出典:一般社団法人沖縄CO2削減推進協議会「次世代太陽電池ペログスカイト太陽電池について」
・曲げられる
特に今までのシリコン太陽電池とは違い、薄くて曲げられる点を活かして、今まで設置できなかった場所への設置が期待されています。
・軽くて薄い(厚さ1ミリ)
従来のシリコン太陽電池と比べて薄さは約100分の1、重さも約10分の1や25分の1と言われています。
・低コスト
塗布や印刷技術で量産が可能になるため製造費用が抑えることができます。薄くて軽いというメリットを活かして設置コストの削減も期待されています。
国産の材料で作れる
原材料のヨウ素は日本が世界で第2位の埋蔵量を誇ります。(生産量は世界2位)材料が国産で賄えるということはエネルギーの安全保障という意味でも大事です。
その他にも様々なメリット
ペロブスカイト太陽電池は、弱い光でも発電できるという特徴があります。前提として太陽電池は天候に左右されますが、ペロブスカイト太陽電池はシリコン太陽電池とは異なり、朝夕や曇りや雨天などの日照が悪い日や、室内のLED照明でも発電ができるという特徴があります。
シリコン太陽電池にプラスα
シリコン太陽電池との比較をしてきましたが、シリコン太陽電池の市場と競合になるではなく、プラスαになると予想されています。また、シリコン太陽電池とロブスカイト太陽電池の両方の利点を活かしてさらに変換効率を上げるタンデム型(ハイブリット型)も研究開発がされています。
課題
メリットばかりではなくまだまだクリアしなければならない課題もあります。
・耐久性が弱い。

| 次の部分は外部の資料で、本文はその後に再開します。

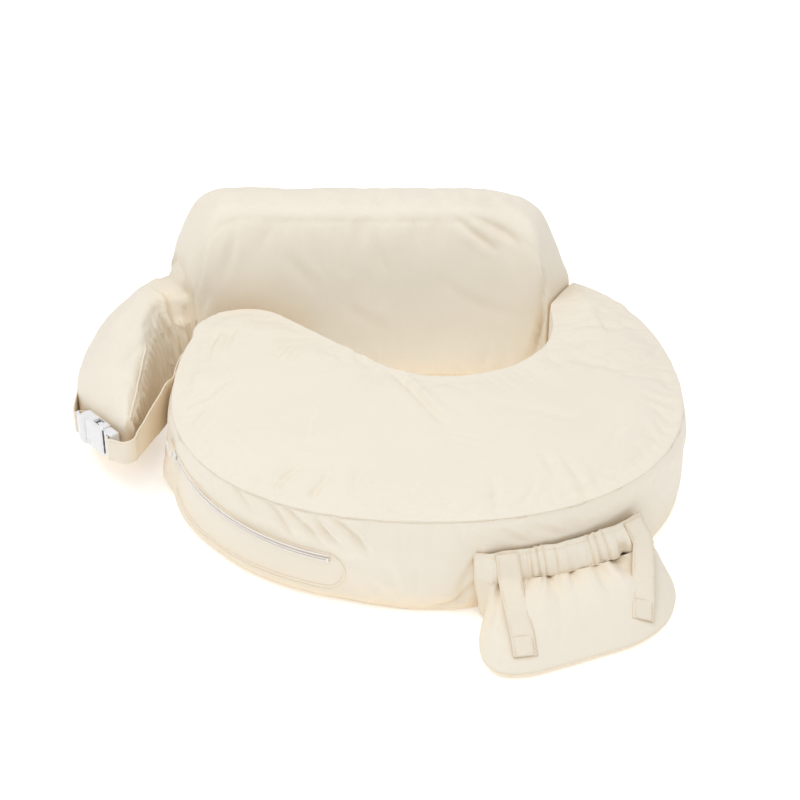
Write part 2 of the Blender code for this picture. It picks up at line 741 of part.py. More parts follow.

吸湿性があり発電効率が下がることや、赤外線や紫外線に弱い性質があること。
・原料がヨウ化鉛(毒性・発がん性があり、また血液、肝臓、神経に障害が出る)とヨウ化メチル(咳・ 咽頭痛・ 吐き気・ 嘔吐・ 下痢・ 頭痛・ めまい・ 嗜眠・ 脱力感・ 痙攣・錯乱・ 死、 症状は遅れて現われることがある)を使用しおり、安全性に問題があります。
・面積を大きくすることが難しく、性能にばらつきがでる。
日本でももちろん世界でも研究開発が進む「ペロブスカイト太陽電池」はESG施策としても今後も目が離せません!